### [Exercise goal]
Repeat the full listing, word for word.

### [Dataset content]
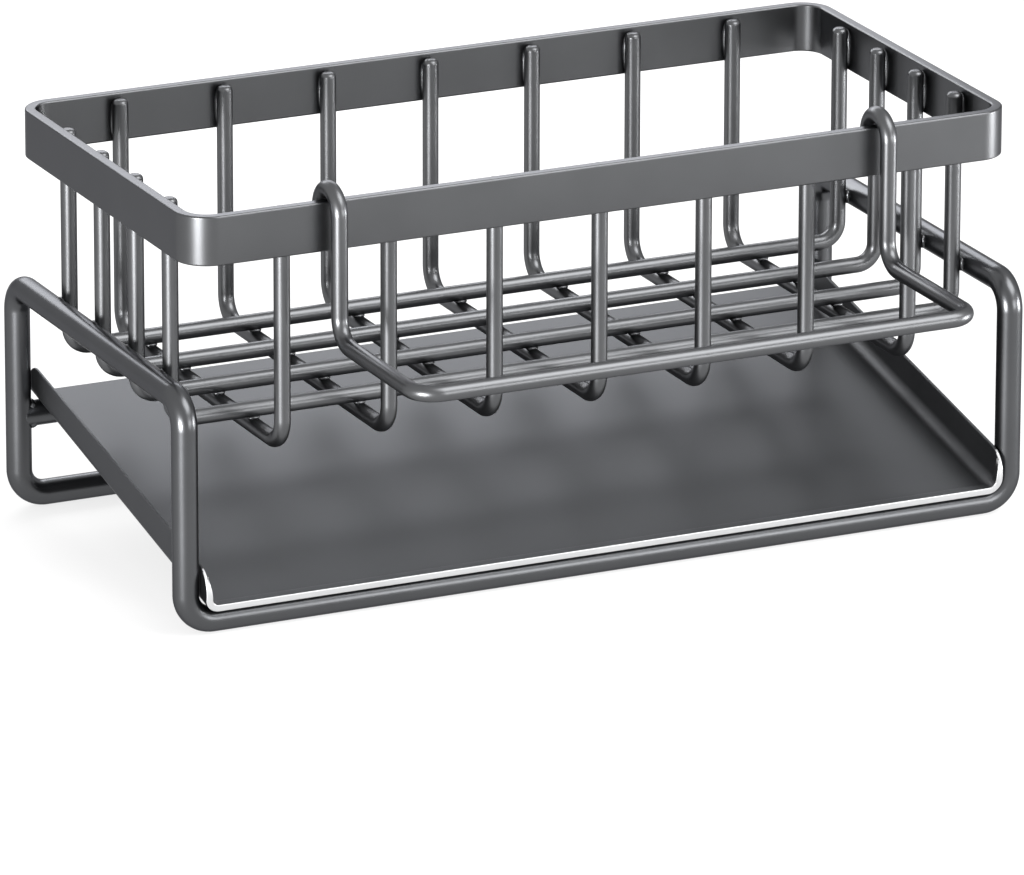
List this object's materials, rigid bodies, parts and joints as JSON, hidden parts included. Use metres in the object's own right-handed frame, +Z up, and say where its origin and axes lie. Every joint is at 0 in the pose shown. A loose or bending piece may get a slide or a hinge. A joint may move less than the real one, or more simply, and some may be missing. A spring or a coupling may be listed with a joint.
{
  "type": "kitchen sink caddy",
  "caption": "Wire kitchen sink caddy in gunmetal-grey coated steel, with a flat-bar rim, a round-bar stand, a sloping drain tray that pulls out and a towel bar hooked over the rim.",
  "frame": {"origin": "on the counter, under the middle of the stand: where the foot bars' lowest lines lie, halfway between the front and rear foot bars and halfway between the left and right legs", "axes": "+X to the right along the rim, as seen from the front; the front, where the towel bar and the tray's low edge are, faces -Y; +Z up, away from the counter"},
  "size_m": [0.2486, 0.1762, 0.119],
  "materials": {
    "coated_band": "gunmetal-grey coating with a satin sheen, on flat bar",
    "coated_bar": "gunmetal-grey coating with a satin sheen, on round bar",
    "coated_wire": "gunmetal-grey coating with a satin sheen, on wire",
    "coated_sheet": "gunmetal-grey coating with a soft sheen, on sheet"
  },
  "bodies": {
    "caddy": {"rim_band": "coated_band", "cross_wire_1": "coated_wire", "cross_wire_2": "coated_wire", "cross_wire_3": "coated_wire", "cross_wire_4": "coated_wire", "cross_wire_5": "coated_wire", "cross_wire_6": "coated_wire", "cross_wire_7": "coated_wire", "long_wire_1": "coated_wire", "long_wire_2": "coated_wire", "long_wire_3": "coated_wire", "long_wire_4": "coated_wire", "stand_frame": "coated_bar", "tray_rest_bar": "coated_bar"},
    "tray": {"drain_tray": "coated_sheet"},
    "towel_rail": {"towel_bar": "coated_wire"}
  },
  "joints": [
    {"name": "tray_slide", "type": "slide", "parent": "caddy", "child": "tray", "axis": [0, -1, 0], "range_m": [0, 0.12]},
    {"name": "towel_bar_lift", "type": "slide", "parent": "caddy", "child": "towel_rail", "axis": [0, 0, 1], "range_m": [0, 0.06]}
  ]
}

### [Output of the task]
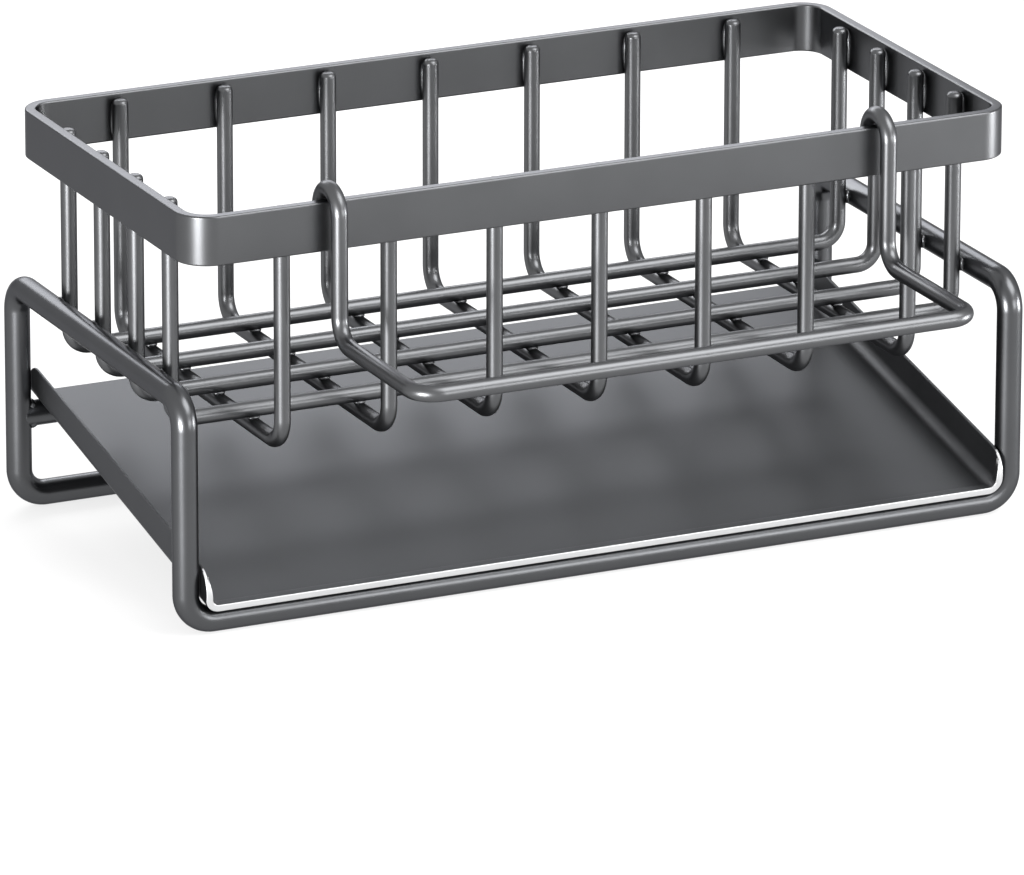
List this object's materials, rigid bodies, parts and joints as JSON, hidden parts included. Use metres in the object's own right-handed frame, +Z up, and say where its origin and axes lie. Every joint is at 0 in the pose shown. A loose or bending piece may get a slide or a hinge. A joint may move less than the real one, or more simply, and some may be missing. A spring or a coupling may be listed with a joint.
{
  "type": "kitchen sink caddy",
  "caption": "Wire kitchen sink caddy in gunmetal-grey coated steel, with a flat-bar rim, a round-bar stand, a sloping drain tray that pulls out and a towel bar hooked over the rim.",
  "frame": {"origin": "on the counter, under the middle of the stand: where the foot bars' lowest lines lie, halfway between the front and rear foot bars and halfway between the left and right legs", "axes": "+X to the right along the rim, as seen from the front; the front, where the towel bar and the tray's low edge are, faces -Y; +Z up, away from the counter"},
  "size_m": [0.2486, 0.1762, 0.119],
  "materials": {
    "coated_band": "gunmetal-grey coating with a satin sheen, on flat bar",
    "coated_bar": "gunmetal-grey coating with a satin sheen, on round bar",
    "coated_wire": "gunmetal-grey coating with a satin sheen, on wire",
    "coated_sheet": "gunmetal-grey coating with a soft sheen, on sheet"
  },
  "bodies": {
    "caddy": {"rim_band": "coated_band", "cross_wire_1": "coated_wire", "cross_wire_2": "coated_wire", "cross_wire_3": "coated_wire", "cross_wire_4": "coated_wire", "cross_wire_5": "coated_wire", "cross_wire_6": "coated_wire", "cross_wire_7": "coated_wire", "long_wire_1": "coated_wire", "long_wire_2": "coated_wire", "long_wire_3": "coated_wire", "long_wire_4": "coated_wire", "stand_frame": "coated_bar", "tray_rest_bar": "coated_bar"},
    "tray": {"drain_tray": "coated_sheet"},
    "towel_rail": {"towel_bar": "coated_wire"}
  },
  "joints": [
    {"name": "tray_slide", "type": "slide", "parent": "caddy", "child": "tray", "axis": [0, -1, 0], "range_m": [0, 0.12]},
    {"name": "towel_bar_lift", "type": "slide", "parent": "caddy", "child": "towel_rail", "axis": [0, 0, 1], "range_m": [0, 0.06]}
  ]
}